Owen Pierce Thompson (February 3, 1852 - August 30, 1933) was a judge of the Seventh Judicial District of Illinois and a delegate to the 1904 Democratic National Convention. He also served on the Illinois State Utilities Commission.

Biography
Thompson was born in Morgan County, Illinois on February 3, 1852, the eighth and youngest child of James B. Thompson and Mary Meguier. He attended the local schools, the completed the course of instruction for schoolteachers at Illinois Normal Institute in Normal, Illinois.

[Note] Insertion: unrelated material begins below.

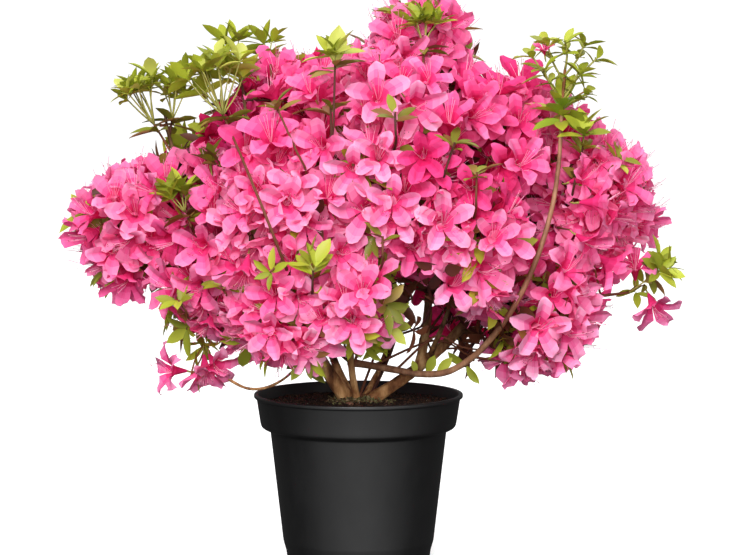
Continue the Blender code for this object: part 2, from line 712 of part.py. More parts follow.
def grow_mass(name, stem, obstacles):
    """The closed meshes of one mass: stem, twigs, flowers and leaves that all overlap their twig."""
    centre, half = SPACES[name]
    centre = Vector(centre)
    twigs = TWIG_COUNTS.get(name, TWIGS)
    blossom = BLOSSOM_SHARES.get(name, BLOSSOM_SHARE)
    outward = (centre - Vector(CROWN_MIDDLE)).normalized()
    rng = random.Random(f"{name} {SEED}")
    pieces = [tube(stem, (STEM_RADIUS, STEM_RADIUS, STEM_RADIUS), STEM_SIDES)]
    guards = []
    inward = (stem[0] - centre).normalized()
    places = [(out, None, rng.random() < blossom) for out in directions(twigs, outward, rng)]
    places.sort(key=lambda place: -place[0].dot(inward))
    places = [(outward, Vector(offset), False) for offset in LEADERS.get(name, ())] + places
    for index, (out, offset, flowering) in enumerate(places):
        share = TWIG_ROOT[0] + (TWIG_ROOT[1] - TWIG_ROOT[0]) * (index + 0.5) / len(places)
        root = along_points(stem, share)
        for attempt in range(TRIES):
            size = LARGEST_FLOWER + (SMALLEST_FLOWER - LARGEST_FLOWER) * attempt / TRIES
            stray = Vector([rng.uniform(-1, 1) for _ in range(3)]) * STRAY
            lean = (out + stray).normalized()
            front = Vector([lean[k] * half[k] for k in range(3)]) * rng.uniform(*REACH)
            tip = centre + (offset or front - lean * FLOWER_DEPTH * size)
            if not in_cell(name, tip):
                continue
            twig = clear_line(name, root, tip, obstacles, guards)
            if not twig:
                continue
            heading = (tip - root).normalized()
            if flowering:
                twig.free()
                blooms = grow_blossom(name, root, tip, heading, size, obstacles, guards, rng)
                if not blooms:
                    continue
                pieces.extend(blooms)
            else:
                pieces.append(twig)
            guards.append(twig_guard(root, tip))
            back = WHORL_BACK if flowering else 0.0
            count = rng.choice(WHORL) if flowering else SHOOT_WHORL
            rise = LEAF_RISE if flowering else SHOOT_RISE
            for foot, facing, roll, length in whorl(tip - heading * back, heading, count, rise, rng):
                blade = placed(leaf(length), foot, facing, Vector((1, 0, 0)), roll)
                add_blade(name, blade, foot, facing, obstacles, pieces, guards, offset is not None)
            break
    return pieces


def joined(name, pieces, look):
    """One solid from overlapping closed meshes, by a Boolean union on their collection."""
    group = bpy.data.collections.new(f"{name}_pieces")
    bpy.context.scene.collection.children.link(group)
    helpers = []
    for index, piece in enumerate(pieces[1:]):
        helper = add_object(f"{name}_piece_{index}", piece, look)
        bpy.context.collection.objects.unlink(helper)
        group.objects.link(helper)
        helpers.append(helper)
    whole = add_object(name, pieces[0], look)
    union = whole.modifiers.new("join", "BOOLEAN")
    union.operation = "UNION"
    union.operand_type = "COLLECTION"
    union.collection = group
    union.solver = "EXACT"
    with bpy.context.temp_override(object=whole, active_object=whole, selected_objects=[whole]):
        bpy.ops.object.modifier_apply(modifier="join")
    for helper in helpers:
        bpy.data.objects.remove(helper)
    bpy.data.collections.remove(group)
    keep_largest_body(whole.data)
    return whole


def keep_largest_body(data):
    """Fills sealed hollows and drops loose scraps: only the widest shell of faces stays."""
    mesh = bmesh.new()
    mesh.from_mesh(data)
    unseen = set(mesh.faces)
    shells = []
    while unseen:
        shell = [unseen.pop()]
        for face in shell:
            for edge in face.edges:
                for near in edge.link_faces:
                    if near in unseen:
                        unseen.remove(near)
                        shell.append(near)
        shells.append(shell)
    shells.sort(key=lambda shell: sum(face.calc_area() for face in shell))
    extra = [face for shell in shells[:-1] for face in shell]
    bmesh.ops.delete(mesh, geom=extra, context="FACES")
    mesh.to_mesh(data)
    mesh.free()


def grow_limbs(look, crown):
    """Every stem, fork and bough, each clear of those before it, and the limb that carries each mass."""
    limbs = {"root_crown": crown}
    foot_height = CROWN_FOOT + CROWN_SUNK * CROWN_HEIGHT
    for name, (heading, end, bow, foot, tip) in STEMS.items():
        turn = math.radians(heading)
        spot = CROWN_SPREAD * CROWN_TOP_RADIUS
        start = Vector((spot * math.cos(turn), spot * math.sin(turn), foot_height))
        limbs[name] = Limb(name, start, Vector(end), Vector(bow), foot, tip, list(limbs.values()), look)
    for name, (parent, share, end, bow, foot, tip) in FORKS.items():
        start = along_points(limbs[parent].points, share)
        limbs[name] = Limb(name, start, Vector(end), Vector(bow), foot, tip, list(limbs.values()), look)
    carriers = {}
    for name, (parent, share, bow) in BOUGHS.items():
        if bow is None:
            carriers[name] = limbs[parent]
            continue
        start = along_points(limbs[parent].points, share)
        centre, half = SPACES[name]
        centre = Vector(centre)
        inward = (start - centre).normalized()
        radius = 1 / math.sqrt(sum((inward[k] / half[k]) ** 2 for k in range(3)))
        end = centre + inward * radius * BOUGH_ENTERS
        foot = BOUGH_RADIUS + BOUGH_THICKENS * (end - start).length
        bough = f"{name}_bough"
        others = list(limbs.values())
        limbs[bough] = Limb(bough, start, end, Vector(bow), foot, BOUGH_TIP_RADIUS, others, look)
        carriers[name] = limbs[bough]
    return limbs, carriers


class Crown:
    """The root crown's surface, which the stems must clear like any limb."""

    def __init__(self, made):
        self.surface = BVHTree.FromObject(made, bpy.context.evaluated_depsgraph_get())
        self.keep_off = self.surface


def main():
    clear_scene()
    pot_look = material("pot_plastic", POT_BLACK, 0.42)
    soil_look = material("potting_soil", PEAT_BROWN, 0.95)
    bark_look = material("bark", BARK_BROWN, 0.80)
    bloom_look = material("blossom", BLOSSOM_PINK, 0.55)
    shoot_look = material("foliage", LEAF_GREEN, 0.50)

    make_pot(pot_look)
    make_soil(soil_look)
    crown = Crown(make_root_crown(bark_look))
    limbs, carriers = grow_limbs(bark_look, crown)
    keep_off = {name: limb.keep_off for name, limb in limbs.items()}
    stems = {name: mass_stem(name, carrier) for name, carrier in carriers.items()}
    for name, line in stems.items():
        kept_off = tube(line, [STEM_RADIUS + CLEARANCE] * len(line), STEM_SIDES)
        keep_off[name] = BVHTree.FromBMesh(kept_off)
        kept_off.free()
    for name, line in stems.items():
        obstacles = [tree for other, tree in keep_off.items() if other != name]
        pieces = grow_mass(name, line, obstacles)
        joined(name, pieces, bloom_look if BLOSSOM_SHARES.get(name, BLOSSOM_SHARE) else shoot_look)


if __name__ == "__main__":
    main()
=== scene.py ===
import math
import random

import bmesh
import bpy
import numpy as np
from mathutils import Matrix, Vector, noise
from mathutils.bvhtree import BVHTree


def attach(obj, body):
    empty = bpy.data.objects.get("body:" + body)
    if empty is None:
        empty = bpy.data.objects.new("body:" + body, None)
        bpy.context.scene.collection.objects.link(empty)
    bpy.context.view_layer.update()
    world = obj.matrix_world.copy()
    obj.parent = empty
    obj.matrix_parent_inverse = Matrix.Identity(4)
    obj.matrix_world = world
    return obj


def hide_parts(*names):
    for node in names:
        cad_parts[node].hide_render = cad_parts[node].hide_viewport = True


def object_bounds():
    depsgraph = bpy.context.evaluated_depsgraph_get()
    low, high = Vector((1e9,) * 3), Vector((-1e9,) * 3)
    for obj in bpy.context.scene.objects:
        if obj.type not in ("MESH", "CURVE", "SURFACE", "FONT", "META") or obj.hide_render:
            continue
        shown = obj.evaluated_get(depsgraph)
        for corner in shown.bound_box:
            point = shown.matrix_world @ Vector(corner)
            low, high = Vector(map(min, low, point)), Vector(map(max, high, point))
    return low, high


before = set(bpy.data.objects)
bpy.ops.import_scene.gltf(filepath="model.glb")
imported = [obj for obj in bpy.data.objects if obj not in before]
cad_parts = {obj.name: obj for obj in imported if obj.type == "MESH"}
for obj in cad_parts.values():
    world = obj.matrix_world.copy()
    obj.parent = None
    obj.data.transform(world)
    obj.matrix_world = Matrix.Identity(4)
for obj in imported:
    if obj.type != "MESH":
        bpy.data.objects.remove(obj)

bounds_at_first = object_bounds()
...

After receiving his teaching qualification, Thompson taught school for four years. He then began attendance at Albany Law School, from which he graduated in 1876. He was admitted to the bar and settled in Jacksonville, Illinois, where he began a practice. In 1886, Thompson was elected judge of Morgan County, Illinois, and he was reelected in 1890. In 1897, Thompson was elected judge of the Seventh Judicial District. He served until 1912, when he resigned to accept appointment to the Illinois Commerce Commission.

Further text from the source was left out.